For this reason the book has the weaknesses that we would expect. The sections on democratic centralism go on at great length about centralism, but are noticeably silent about democracy. In the conflict over the formula ‘the democratic dictatorship of the proletariat and the peasantry’ Trotsky is condemned for ‘abstraction’ against Lenin (pp.134-9), whereas history proved Trotsky to be right about this and Lenin to be demonstrably in the wrong. But since the SWP is deeply involved in the fetishisation of ‘the Party’ we have the old myth of Lenin creating the revolutionary party of the working class, at a time when he, in any case, did not believe that the next revolution in Russia would be a proletarian revolution.

In order to assert the importance of organisation over ideas Cliff is obliged to treat the theory of Permanent Revolution in a most unsatisfactory way. Although he is careful to make reverential references to it (e.g. pp.11, 37), the fact that he does not support the theory himself (he believes, like the Socialist Party of Great Britain and many Mensheviks, that the Russian revolution ended in state capitalism) obliges him to follow the Stalinists in arguing that it was a peculiarly Trotskyist heresy which “had no impact in the Russian Socialist movement” (p.139) with which “none of the Marxist leaders agreed” (p.132). It must come as a surprise to Cliff to learn that this theory was by no means rare among the Nashe Slovo group, as a quick reading of Radek’s Motor Forces of the Russian Revolution (1917) and Ways of the Russian Revolution (1922) shows.
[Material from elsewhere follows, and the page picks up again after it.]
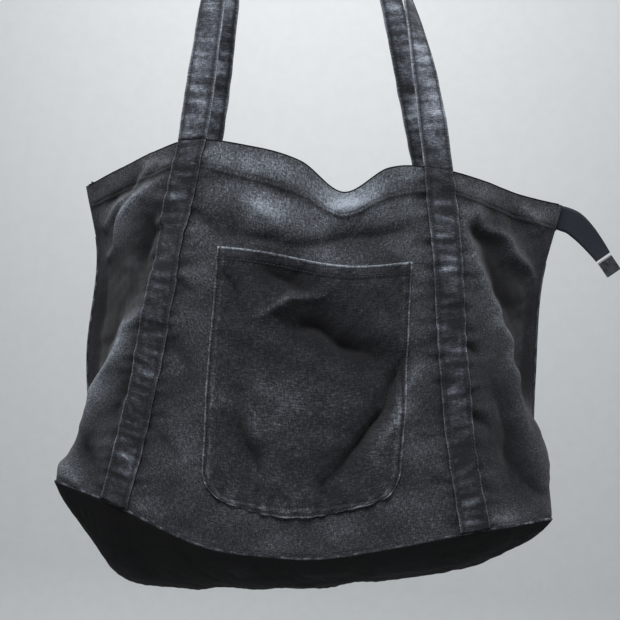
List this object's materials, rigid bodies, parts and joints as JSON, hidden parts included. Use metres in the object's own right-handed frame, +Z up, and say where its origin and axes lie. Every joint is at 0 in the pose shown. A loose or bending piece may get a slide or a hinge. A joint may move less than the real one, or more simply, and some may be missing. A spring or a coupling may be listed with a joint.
{
  "type": "tote bag",
  "caption": "Soft denim zip-top tote bag with a front patch pocket and two strap handles, shown hanging; the handles swing, the zip slides and its flaps fold open.",
  "frame": {"origin": "middle of the seat where the undersides of both handle loops bear on a hook; the body stands 35 mm to the right of it", "axes": "+Z up, -Y towards the pocket side, +X to the right as the pocket side is seen"},
  "size_m": [0.5415, 0.1345, 0.7186],
  "materials": {
    "denim": "washed black denim, twill weave, grey along seams",
    "denim_base": "darker black denim, hardly washed",
    "strap": "washed black denim, worn along both edges",
    "zip_tape": "woven polyester tape, blue-black",
    "zip_coil": "black nylon coil",
    "gunmetal": "dark gunmetal, brushed"
  },
  "bodies": {
    "bag": {"front_panel": "denim", "back_panel": "denim", "front_facing": "denim", "back_facing": "denim", "base_panel": "denim_base", "front_pocket": "denim", "front_band_left": "strap", "front_band_right": "strap", "back_band_left": "strap", "back_band_right": "strap", "zip_end_tape_left": "zip_tape", "zip_end_tape_right": "zip_tape", "zip_end_coil_left_front": "zip_coil", "zip_end_coil_left_back": "zip_coil", "zip_end_coil_right_front": "zip_coil", "zip_end_coil_right_back": "zip_coil", "zip_stop": "gunmetal"},
    "handle_front": {"front_handle": "strap"},
    "handle_back": {"back_handle": "strap"},
    "flap_front": {"front_zip_flap": "denim", "zip_tape_front": "zip_tape", "zip_coil_front": "zip_coil"},
    "flap_back": {"back_zip_flap": "denim", "zip_tape_back": "zip_tape", "zip_coil_back": "zip_coil"},
    "slider": {"zip_slider": "gunmetal"},
    "pull": {"puller_tab": "gunmetal"},
    "tail": {"zip_tail_tape": "zip_tape", "zip_tail_coil": "zip_coil", "tail_end_cap": "gunmetal", "tail_cap_screw": "gunmetal"}
  },
  "joints": [
    {"name": "front_handle_swing", "type": "hinge", "parent": "bag", "child": "handle_front", "pos_m": [0.035, -0.0392, -0.2711], "axis": [1, 0, 0], "range_deg": [0, 150]},
    {"name": "back_handle_swing", "type": "hinge", "parent": "bag", "child": "handle_back", "pos_m": [0.035, 0.0392, -0.2711], "axis": [-1, 0, 0], "range_deg": [0, 150]},
    {"name": "front_flap_fold", "type": "hinge", "parent": "bag", "child": "flap_front", "pos_m": [0.035, -0.029, -0.336], "axis": [1, 0, 0], "range_deg": [0, 60]},
    {"name": "back_flap_fold", "type": "hinge", "parent": "bag", "child": "flap_back", "pos_m": [0.035, 0.029, -0.336], "axis": [-1, 0, 0], "range_deg": [0, 60]},
    {"name": "slider_travel", "type": "slide", "parent": "bag", "child": "slider", "axis": [1, 0, 0], "range_m": [0, 0.345]},
    {"name": "pull_hinge", "type": "hinge", "parent": "slider", "child": "pull", "pos_m": [-0.1375, 0, -0.3308], "axis": [0, 1, 0], "range_deg": [0, 170]},
    {"name": "tail_swing", "type": "hinge", "parent": "bag", "child": "tail", "pos_m": [0.278, 0, -0.319], "axis": [0, 0, 1], "range_deg": [-60, 60]}
  ]
}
Although Cliff is careful not to counterpose Lenin to Trotsky as if they encountered each other in a vacuum, as Stalinists are wont to do, and an especially strong part of his book is its detailed discussion of the ideas of the Menshevik leaders, by handling the question in the way he does he leaves us with the impression that Trotsky was a loner, whose basic ideas had no long-term impact at all.

The book is also written with a lack of imagination. Page after page consist of long quotations from Trotsky printed en bloc and separated by one or two sentences from Cliff. It is also a one-dimensional Trotsky that is presented here, discussed almost exclusively in the context of the relevance of his ideas and actions to the coming revolution. Trotsky the student of military affairs barely appears (pp.168-72), and Trotsky the essayist not at all.
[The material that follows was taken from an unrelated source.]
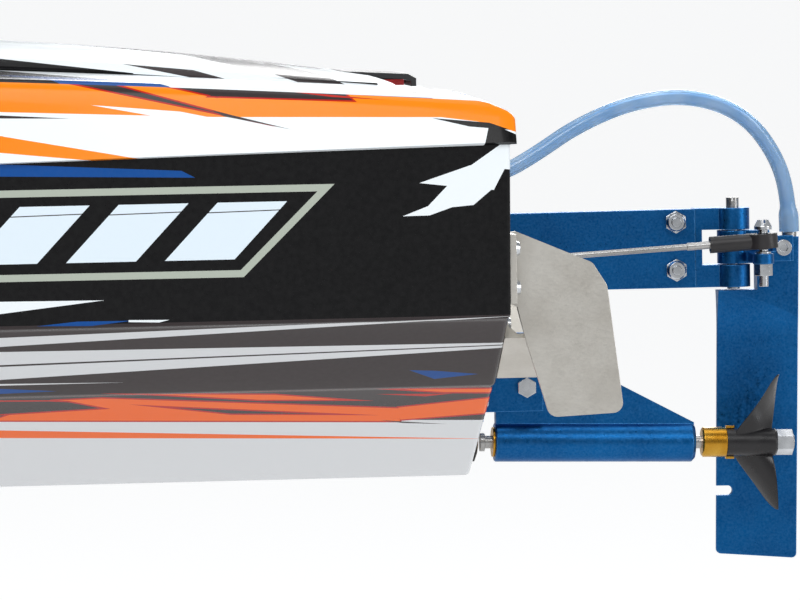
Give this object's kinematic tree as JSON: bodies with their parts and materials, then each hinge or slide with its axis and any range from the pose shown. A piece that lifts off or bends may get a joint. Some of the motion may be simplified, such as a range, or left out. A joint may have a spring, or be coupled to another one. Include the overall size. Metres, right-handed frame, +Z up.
{
  "type": "radio-controlled racing boat",
  "caption": "Deep-vee radio-controlled racing boat with a lift-up hatch, stern rudder, turn fins, trim tabs, strut-mounted propeller and electric drive.",
  "frame": {"origin": "where the keel line meets the transom", "axes": "+X forward to the bow, +Y to port, +Z up"},
  "size_m": [0.9148, 0.2472, 0.1869],
  "materials": {
    "hull_paint": "gloss paint in several colours",
    "deck_paint": "gloss paint in several colours",
    "hatch_paint": "gloss paint in several colours",
    "blue_aluminium": "blue anodised, satin",
    "bright_steel": "satin",
    "sheet_steel": "satin",
    "fastener_steel": "bright zinc plate",
    "black_plastic": "moulded, satin",
    "prop_plastic": "moulded, glass filled",
    "red_plastic": "clear red",
    "brass": "turned",
    "black_rubber": "matt",
    "hose_blue": "translucent",
    "bare_aluminium": "machined",
    "motor_black": "satin",
    "battery_wrap": "shrink wrap",
    "grey_foam": "closed-cell foam",
    "strap_web": "hook-and-loop strap"
  },
  "bodies": {
    "hull": {"battery_straps": "strap_web", "battery_trays": "black_plastic", "bow_foam": "grey_foam", "bracket_bolts": "fastener_steel", "bracket_nuts": "fastener_steel", "cooling_hose": "hose_blue", "deck_shell": "deck_paint", "drain_plug": "black_plastic", "equipment_trays": "black_plastic", "flex_cable": "bright_steel", "hatch_seal": "black_rubber", "heat_sink": "bare_aluminium", "hull_shell": "hull_paint", "motor_can": "motor_black", "motor_mount": "bare_aluminium", "motor_water_jacket": "blue_aluminium", "port_battery": "battery_wrap", "port_trim_tab": "sheet_steel", "port_turn_fin": "sheet_steel", "pushrod_boot": "black_rubber", "receiver_box": "black_plastic", "receiver_lid": "black_plastic", "receiver_module": "black_plastic", "rudder_bracket": "blue_aluminium", "rudder_hinge_block": "blue_aluminium", "rudder_hinge_pin": "bright_steel", "servo_mount": "black_plastic", "speed_control": "black_plastic", "starboard_battery": "battery_wrap", "starboard_trim_tab": "sheet_steel", "starboard_turn_fin": "sheet_steel", "steering_servo": "black_plastic", "strut": "blue_aluminium", "strut_bracket": "blue_aluminium", "strut_bushings": "brass", "strut_pivot_screw": "fastener_steel", "stuffing_tube": "brass", "stuffing_tube_seal": "black_rubber", "transom_hose_fitting": "bare_aluminium", "transom_screws": "fastener_steel", "water_outlet": "bare_aluminium"},
    "hatch": {"hatch_cover": "hatch_paint", "hatch_latch_housing": "black_plastic"},
    "latch": {"hatch_latch_slider": "red_plastic"},
    "rudder": {"rudder_blade": "blue_aluminium", "hose_barb": "bright_steel", "steering_arm": "blue_aluminium", "steering_arm_fasteners": "fastener_steel", "ball_stud": "fastener_steel"},
    "pushrod_link": {"pushrod": "bright_steel", "rod_end": "black_plastic", "servo_rod_end": "black_plastic"},
    "horn": {"servo_horn": "black_plastic", "servo_horn_fasteners": "fastener_steel"},
    "prop_line": {"prop_shaft": "bright_steel", "drive_dog": "brass", "propeller": "prop_plastic", "prop_nut": "fastener_steel"},
    "rotor": {"motor_rotor": "bright_steel", "motor_coupler": "bare_aluminium"}
  },
  "joints": [
    {"name": "rudder_turn", "type": "hinge", "parent": "hull", "child": "rudder", "pos_m": [-0.0884, -0.034, 0.068], "axis": [0, 0, 1], "range_deg": [-30, 30], "deforming": ["cooling_hose"]},
    {"name": "pushrod_swing", "type": "hinge", "parent": "rudder", "child": "pushrod_link", "pos_m": [-0.095, -0.014, 0.0704], "axis": [0, 0, 1], "range_deg": [-30, 30]},
    {"name": "servo_horn_turn", "type": "hinge", "parent": "hull", "child": "horn", "pos_m": [0.06836, -0.034, 0.056], "axis": [0, 0, 1], "range_deg": [-30, 30]},
    {"name": "motor_spin", "type": "hinge", "parent": "hull", "child": "rotor", "pos_m": [0.24, 0, 0.036], "axis": [1, 0, 0], "continuous": true},
    {"name": "prop_spin", "type": "hinge", "parent": "hull", "child": "prop_line", "pos_m": [0, 0, 0.01085], "axis": [0.9997, 0, 0.0244], "continuous": true},
    {"name": "hatch_hinge", "type": "hinge", "parent": "hull", "child": "hatch", "pos_m": [0.566, 0, 0.131], "axis": [0, 1, 0], "range_deg": [0, 50]},
    {"name": "latch_slide", "type": "slide", "parent": "hatch", "child": "latch", "axis": [1, 0, 0], "range_m": [0, 0.004], "stiffness_N_per_m": 60}
  ],
  "couplings": [
    {"joint": "pushrod_swing", "follows": "rudder_turn", "ratio": -1},
    {"joint": "servo_horn_turn", "follows": "rudder_turn", "ratio": 1},
    {"joint": "prop_spin", "follows": "motor_spin", "ratio": 1}
  ]
}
Cliff appears to be totally ignorant of Trotsky’s most important contribution to understanding the relationship between the intelligentsia and the workers, the article he wrote for Kievskaya Mysl in 1912. But then, if the members of the SWP were acquainted with it, they might not remain in the SWP.

Since as far as the general public is concerned it was Deutscher who rescued Trotsky’s name from the oblivion to which the Stalinists consigned it, Cliff is obliged to assert his originality and revolutionary rectitude by an attack upon him. Deutscher is accused of seeing the Cold War as “the main, or perhaps only, arena of struggle between socialism and capitalism” (p.16), a view that is said to lead to the conclusion that “the workers are irrelevant to the class struggle” (pp.167). Apart from the fact that I do not recall Deutscher anywhere arguing that the class struggle did not go on in the West, or in the undeveloped world, irrespective of the confrontation of the superpowers, this is an indirect attack on Trotsky through the intermediary of his biographer. Trotsky (like Marx himself) held that a confrontation between states resting upon different class relations partook of the nature of an international civil war. To Trotsky the basic confrontation in world politics in the twentieth century in foreign affairs was between the workers’ state and world imperialism. The last three volumes of the Pathfinder edition of his writings concentrate on very little else. Since Cliff believes that Trotsky was mistaken, because the Soviet Union was a bourgeois state merely in conflict with rival imperialisms, he should have the courage to attack Trotsky openly, and not through the ideas Deutscher holds in common with him. An even more dishonest polemic is carried on in the context of the quotation from Machiavelli from which Deutscher’s first volume takes its title, The Prophet Armed. Although it is obvious to all but the most prejudiced that ‘the prophet’ in question here is Trotsky, Cliff twists it round to make Deutscher intend Stalin:

The significance of the quotation from Machiavelli which stands at the head of The Prophet Armed is now clear. The prophet must be armed, so that when the people no longer believe in the revolution, he can ‘make them believe by force’. According to Deutscher, Stalinism not only protects the achievements of the revolution, but also deepens and enlarges them ... (p.15)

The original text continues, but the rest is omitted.